The interior sets are Victorian looking, with no noticeable wobble for a change, and the exterior shots of the house are nicely dramatic. On the other hand, the closeness of the sets and the stultifying lighting and shadow FX makes the action too immediate, with characters constantly running into one another. There's no time to build tension. It's one pantomime clash after another. That does mean though that at least flash and lightning FX contrast dramatically.

The scene with the maids suddenly all producing guns at the same time is shocking and iconic as a Greek chorus, but the prop Victorian guns used throughout are mostly too modern. However, I enjoyed the sparkly, matte grey, alien ray gun with rotating lights.

Poor Ace is taken back to Perivale to confront a haunted house she once burned down after being in creeped out in the midst of PTSD. However, Ace's trauma-laden backstory, about racist locals burning her Asian friend's flat, falls a little flat after her racist outburst of deeply buried prejudices in Battlefield. Perhaps it's included to redress her uncharacteristic outburst in the last story? The Doctor's dialogue's dynamic range is so wide, sometimes I can barely hear him. When did McCoy start mumbling? Ian Hogg's derangement is entertainingly theatrical and hammy.

The comedic My Fair Lady/Pygmalion aspect of Control becoming a lady clashed wildly with the gothic horror. I preferred the latter The Lost World/The Creeping Man/The Island of Doctor Moreau adjacent story. Liquidised plod and Ace's almost cannibalism, and monkeyfied Reverend Matthews (a pompous believer in intelligent design) is delightfully bizarre Hammer-level horror.

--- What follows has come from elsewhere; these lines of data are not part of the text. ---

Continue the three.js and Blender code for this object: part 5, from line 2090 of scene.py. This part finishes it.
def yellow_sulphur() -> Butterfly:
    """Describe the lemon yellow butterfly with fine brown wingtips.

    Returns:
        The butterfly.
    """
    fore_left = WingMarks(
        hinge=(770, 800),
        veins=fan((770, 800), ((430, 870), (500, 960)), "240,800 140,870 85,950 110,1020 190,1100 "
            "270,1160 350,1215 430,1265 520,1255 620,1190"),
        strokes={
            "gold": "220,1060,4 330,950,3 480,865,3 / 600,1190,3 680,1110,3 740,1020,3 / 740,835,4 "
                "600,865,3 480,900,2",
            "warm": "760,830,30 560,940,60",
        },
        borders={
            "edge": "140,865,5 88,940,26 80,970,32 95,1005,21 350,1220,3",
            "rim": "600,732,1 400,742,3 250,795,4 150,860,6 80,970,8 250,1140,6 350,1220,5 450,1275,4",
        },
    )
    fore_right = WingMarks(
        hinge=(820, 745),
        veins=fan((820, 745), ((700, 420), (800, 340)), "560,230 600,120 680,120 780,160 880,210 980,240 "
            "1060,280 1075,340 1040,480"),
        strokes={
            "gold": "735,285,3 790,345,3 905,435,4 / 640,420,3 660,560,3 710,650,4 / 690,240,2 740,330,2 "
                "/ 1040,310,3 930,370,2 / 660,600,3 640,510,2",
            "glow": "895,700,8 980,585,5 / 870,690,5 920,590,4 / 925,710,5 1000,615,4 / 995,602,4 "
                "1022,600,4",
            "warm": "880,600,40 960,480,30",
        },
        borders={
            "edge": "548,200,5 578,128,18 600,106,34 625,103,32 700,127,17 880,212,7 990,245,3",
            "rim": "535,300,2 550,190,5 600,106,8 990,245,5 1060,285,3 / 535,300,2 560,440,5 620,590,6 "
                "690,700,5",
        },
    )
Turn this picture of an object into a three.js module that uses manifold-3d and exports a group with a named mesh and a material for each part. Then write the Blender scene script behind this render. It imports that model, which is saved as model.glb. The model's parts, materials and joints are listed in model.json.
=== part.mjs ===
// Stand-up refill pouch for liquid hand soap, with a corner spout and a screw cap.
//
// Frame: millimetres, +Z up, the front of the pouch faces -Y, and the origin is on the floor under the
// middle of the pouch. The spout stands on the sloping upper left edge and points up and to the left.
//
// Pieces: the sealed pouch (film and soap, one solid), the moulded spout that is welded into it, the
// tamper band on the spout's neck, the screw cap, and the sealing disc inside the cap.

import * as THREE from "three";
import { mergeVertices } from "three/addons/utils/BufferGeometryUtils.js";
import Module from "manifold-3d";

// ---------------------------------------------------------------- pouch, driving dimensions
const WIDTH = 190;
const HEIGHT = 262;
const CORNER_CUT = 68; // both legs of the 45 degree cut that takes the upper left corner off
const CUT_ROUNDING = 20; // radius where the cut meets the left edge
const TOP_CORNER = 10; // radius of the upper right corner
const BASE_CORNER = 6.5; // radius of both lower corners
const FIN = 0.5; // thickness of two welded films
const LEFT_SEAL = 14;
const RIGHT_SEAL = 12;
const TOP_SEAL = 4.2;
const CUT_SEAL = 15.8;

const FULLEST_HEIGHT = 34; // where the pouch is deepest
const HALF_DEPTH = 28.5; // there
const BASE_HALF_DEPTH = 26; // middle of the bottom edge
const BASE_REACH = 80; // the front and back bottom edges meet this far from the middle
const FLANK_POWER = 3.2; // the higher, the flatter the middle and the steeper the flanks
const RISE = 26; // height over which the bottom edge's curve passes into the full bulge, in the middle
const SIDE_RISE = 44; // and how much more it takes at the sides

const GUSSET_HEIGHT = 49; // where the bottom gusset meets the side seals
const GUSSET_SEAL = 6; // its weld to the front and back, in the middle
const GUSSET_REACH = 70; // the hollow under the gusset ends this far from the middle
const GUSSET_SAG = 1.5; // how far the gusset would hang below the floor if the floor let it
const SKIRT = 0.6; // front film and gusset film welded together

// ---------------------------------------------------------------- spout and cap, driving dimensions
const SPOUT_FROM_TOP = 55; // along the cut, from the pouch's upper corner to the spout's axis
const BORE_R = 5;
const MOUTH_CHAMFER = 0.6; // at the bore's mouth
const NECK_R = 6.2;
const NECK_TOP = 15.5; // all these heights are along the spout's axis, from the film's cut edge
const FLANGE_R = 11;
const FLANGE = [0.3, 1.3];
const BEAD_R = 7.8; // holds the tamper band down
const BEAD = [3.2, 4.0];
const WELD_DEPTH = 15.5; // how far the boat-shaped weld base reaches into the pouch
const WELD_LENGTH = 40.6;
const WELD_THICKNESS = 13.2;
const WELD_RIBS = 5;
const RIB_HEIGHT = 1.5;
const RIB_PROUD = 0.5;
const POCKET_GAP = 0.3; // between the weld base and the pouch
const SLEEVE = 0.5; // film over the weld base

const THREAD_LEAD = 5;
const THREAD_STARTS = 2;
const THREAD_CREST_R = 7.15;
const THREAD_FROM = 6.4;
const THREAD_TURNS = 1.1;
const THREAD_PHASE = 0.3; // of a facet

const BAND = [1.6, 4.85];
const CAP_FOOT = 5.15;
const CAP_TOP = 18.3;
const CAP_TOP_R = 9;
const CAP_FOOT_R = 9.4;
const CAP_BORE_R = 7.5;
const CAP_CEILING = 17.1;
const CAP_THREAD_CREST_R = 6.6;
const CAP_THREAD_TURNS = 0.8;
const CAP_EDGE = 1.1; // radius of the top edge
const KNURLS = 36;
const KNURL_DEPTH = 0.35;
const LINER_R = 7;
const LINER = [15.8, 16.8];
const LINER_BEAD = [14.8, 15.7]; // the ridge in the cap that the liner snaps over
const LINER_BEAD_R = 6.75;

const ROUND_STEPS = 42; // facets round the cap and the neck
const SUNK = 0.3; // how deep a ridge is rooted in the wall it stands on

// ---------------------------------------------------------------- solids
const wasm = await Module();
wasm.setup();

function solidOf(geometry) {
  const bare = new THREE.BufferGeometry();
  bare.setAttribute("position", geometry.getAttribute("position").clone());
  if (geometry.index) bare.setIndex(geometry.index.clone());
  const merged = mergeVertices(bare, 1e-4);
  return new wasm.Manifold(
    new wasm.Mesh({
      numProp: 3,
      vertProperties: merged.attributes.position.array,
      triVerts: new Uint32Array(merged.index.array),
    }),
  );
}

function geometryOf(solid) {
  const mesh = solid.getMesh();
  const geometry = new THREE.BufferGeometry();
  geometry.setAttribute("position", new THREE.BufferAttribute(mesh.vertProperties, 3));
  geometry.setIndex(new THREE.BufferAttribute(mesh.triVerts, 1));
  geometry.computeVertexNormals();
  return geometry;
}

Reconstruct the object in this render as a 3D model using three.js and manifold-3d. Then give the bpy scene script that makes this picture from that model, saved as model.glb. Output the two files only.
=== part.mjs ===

It's got the ingredients of a good sci-fi horror, with some interesting Ace backstory, but there's too much for too few episodes; too many characters, too much dialogue, too many themes. With no friends or family she wishes to contact, why does Ace need a phone card? (Okay, probably a bit of sarky lip from Ace to contrast Doc's tinkering with an old-fashioned blower).

Trivia

Apparently, the so-called "Cartmel Masterplan" was a loose idea that Andrew Cartmel, Marc Platt, and Ben Aaronovitch had for retconning the Doctor as a colleague and contemporary of Omega and Rassillon, hence all those hints Seven keeps teasing. Evidence of this is the story Lungbarrow. Lungbarrow was passed over by JNT in favour of the Ghost Light script, though it was later published by Virgin New Adventures as a novel written by Platt (who later played down the supposed importance of the "Masterplan"). The non-canon novel explains how Time Lords are made inside biogenerators called Looms. Eventually, however, the Doctor's importance is massively amplified in Chris Chibnall's NewWho's Timeless Child retcon, which, while unnecessary, I rather enjoy. I remember McCoy saying that it was similar to something he and Cartmel discussed.

I had an inkling that the cave bear fang the Doctor gifts Nimrod is from An unearthly Child, but I could find no reference of this from my rushed research. Can you, the listener, shed any light on this?

The Doctor's dialogue, "Who was it said Earthmen never invite their ancestors around to dinner?" is a quote from The Hitchhiker's Guide to the Galaxy (the voice of the Guide itself, actually).

What is a ghost light? Well... it's a light left on stage to prevent falls when the theatre is otherwise unlit. It's also, of course, light emitted from a phantasm of some kind, so it's a good double entendre title for this stagy, spooky story.

In Howe, Walker, and Stammer's Handbook: The Unofficial and Unauthorised Guide to the Production of Doctor Who, on p. 714 (yes, we have finally left page 713), Sylvester McCoy says, "it's a good story... once we work it out." This echoes what I said about an overly complicated script.

I have no idea what this means and rarely, if ever, include it in my revisits, but for the terminally curious, the production code for this story is 7Q.